The Syrian government has also benefited from lobbying with Turkey, a powerful regional ally that has fashioned itself into a key US partner on other regional files, from the post-war management of Gaza to talks on Iran and Ukraine.

The regional diplomat, a Turkish official close to President Recep Tayyip Erdoğan and the Syrian government source all say that Ankara was instrumental in securing the greenlight for the recent military mobilization in SDF-controlled areas.

“What has taken place is the result of understandings and a long process that Turkey initiated since Erdogan’s visit to Trump [in September],” the Turkish official tells Mada Masr. “Trump promised Turkey to resolve the northeastern Syria file at the lowest cost.
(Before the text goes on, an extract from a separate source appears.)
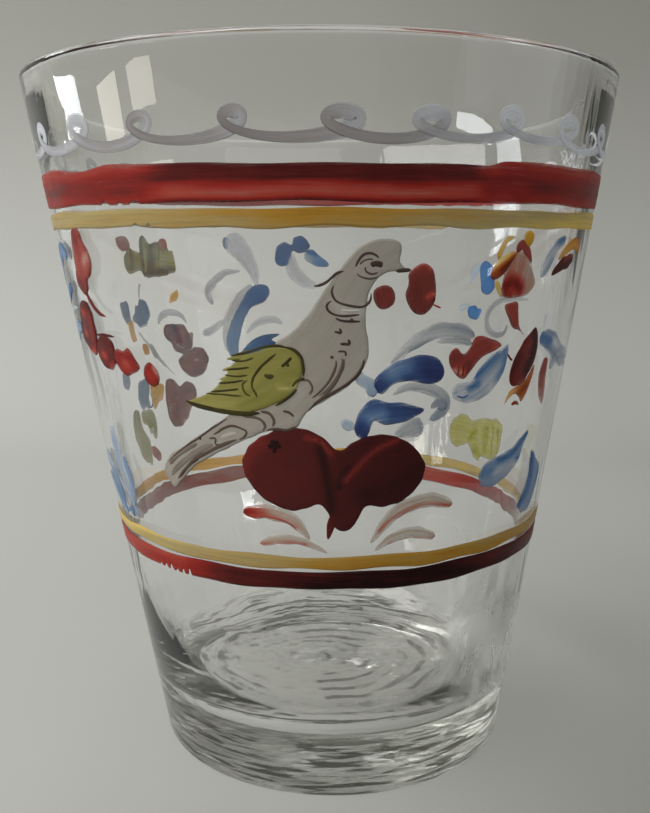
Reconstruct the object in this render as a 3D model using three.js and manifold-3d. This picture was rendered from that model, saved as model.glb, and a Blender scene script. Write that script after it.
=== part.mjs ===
// An enamelled, hand-blown glass tumbler: one thick-based conical glass, and the separate lays
// of coloured enamel paste that were painted on it and fired.
// Millimetres, +Z up. The origin is on the table, under the centre of the rim.
// Angles run round the glass in degrees: 0 is the front (-Y), 90 is the right side (+X).
import * as THREE from 'three';
import { mergeVertices } from 'three/addons/utils/BufferGeometryUtils.js';
import Module from 'manifold-3d';

const wasm = await Module();
wasm.setup();

// The glass
const GLASS_HEIGHT = 92.4;
const RIM_RADIUS = 40;
const BASE_RADIUS = 25; // where the straight outer wall would meet the table
const BASE_SHIFT = 1.9; // the hand-worked wall leans: the base stands this far to the right
const WALL = 1.7;
const LIP_WALL = 2.8;
const LIP_DEPTH = 14; // the wall thickens towards the lip over this length
const LIP_ROUNDING = 0.6; // of both edges of the flat, fire-polished lip
const FOOT_ROUNDING = 1.2;
const FLOOR_HEIGHT = 7.6; // of the cavity, above the table
const FLOOR_RADIUS = 18.5;
const HEEL_HEIGHT = 24; // the inner wall starts to curve in to the floor here
const HEEL_FULLNESS = 1; // how far the solid heel fills the inner corner
const PONTIL_RADIUS = 12; // the rough scar under the base, ground hollow
const PONTIL_DEPTH = 1.6;

// The enamel
const ENAMEL = 0.4; // thickness of one lay
const ENAMEL_GAP = 0.15; // between the glass and a lay, and between a lay and the one painted over it
const BAND_GAP = 0.3; // between painted bands, and between a band and the frieze
const LOWER_RED_HEIGHT = 30.3; // lower edge of the lowest band, above the table
const LOWER_RED_WIDTH = 2.4;
const LOWER_YELLOW_WIDTH = 1.7;
const UPPER_YELLOW_WIDTH = 2;
const UPPER_BAND_SPACE = 0.6; // bare glass between the upper yellow and the upper red
const UPPER_RED_WIDTH = 4.1;
const UPPER_RED_DROP = 12.9; // from the lip down to the upper edge of the highest band
const SCROLL_SPACE = 3.8; // from the upper red band to the middle of the scroll
const SCROLL_LOOPS = 24;
const SCROLL_SWING = 3.7; // how far the scroll swings to each side, along the wall
const SCROLL_RISE = 1.4; // half the height of the scroll
const SCROLL_STROKE = 0.95;

// Fineness of the surfaces
const GLASS_FACETS = 72;
const ARC_STEPS = 6;
const OUTLINE_STEP = 1.4; // between the points of a painted outline
const FACET_LIMIT = 3.4; // widest facet of enamel, measured round the wall
const FRIEZE_ROWS = 37.5; // the motifs are drawn on a grid of this many rows between the bands
const BRUSH_SWELL = 0.7; // under 1, a brush stroke is widest before its middle

const lipHeight = GLASS_HEIGHT - LIP_ROUNDING; // the straight outer wall ends here, at the rim's radius
const lowerYellowHeight = LOWER_RED_HEIGHT + LOWER_RED_WIDTH + BAND_GAP;
const friezeFoot = lowerYellowHeight + LOWER_YELLOW_WIDTH + BAND_GAP;
const upperRedHeight = GLASS_HEIGHT - UPPER_RED_DROP - UPPER_RED_WIDTH;
const upperYellowHeight = upperRedHeight - UPPER_BAND_SPACE - UPPER_YELLOW_WIDTH;
const rowHeight = (upperYellowHeight - BAND_GAP - friezeFoot) / FRIEZE_ROWS;
const scrollHeight = upperRedHeight + UPPER_RED_WIDTH + SCROLL_SPACE;

const FINISH = {
  glass: { color: 0xd9e0dc, roughness: 0.05, metalness: 0, transparent: true, opacity: 0.45 },
  red: { color: 0x8a1a14, roughness: 0.3, metalness: 0 },
  maroon: { color: 0x3d0d0d, roughness: 0.25, metalness: 0 },
  yellow: { color: 0xb5912f, roughness: 0.4, metalness: 0 },
  orange: { color: 0xa85a12, roughness: 0.35, metalness: 0 },
  white: { color: 0xcfd0cf, roughness: 0.4, metalness: 0 },
  grey: { color: 0x9b938c, roughness: 0.45, metalness: 0 },
  blue: { color: 0x22357e, roughness: 0.35, metalness: 0 },
  paleBlue: { color: 0x7f95ad, roughness: 0.4, metalness: 0 },
  olive: { color: 0x7d7b30, roughness: 0.4, metalness: 0 },
  mauve: { color: 0x6c4245, roughness: 0.4, metalness: 0 },
  pink: { color: 0xb07064, roughness: 0.4, metalness: 0 },
};

const tumbler = new THREE.Group();

// Outer radius of the glass wall at a height.
function wallRadius(height) {
  return BASE_RADIUS + ((RIM_RADIUS - BASE_RADIUS) * height) / lipHeight;
}

// Sideways place of the glass's centre at a height.
function centreShift(height) {
  return BASE_SHIFT * (1 - height / GLASS_HEIGHT);
}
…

Meaning, what happened was coordination between the Turkish, American, Erbil and Syrian governments.”

The Syrian government official confirms the coordination with Turkey, saying Ankara “played a major role in exerting political pressure on the US to scale back its support for the SDF.”

While the Syrian government official says that Damascus has not been as keen to pursue a military solution to the SDF autonomy as the Turks were, the government decided to seize the opportunity provided by clashes in Aleppo to try to force talks.

“The SDF must adapt to the circumstances,” the Turkish source says. “Global circumstances are not in its favor. Social and tribal circumstances are not in its favor. The demographic circumstances are not in its favor. Whatever cards they may have, the Turkish and Syrian governments hold much stronger ones, like pressure on Israel, the US and France.”

But if the Syrian government continues to pursue a military solution, the Kurds will fight, Moussa says. “A military solution won’t be beneficial, and Syria is heading toward civil war. The Syrian people are facing the risk of real extermination.”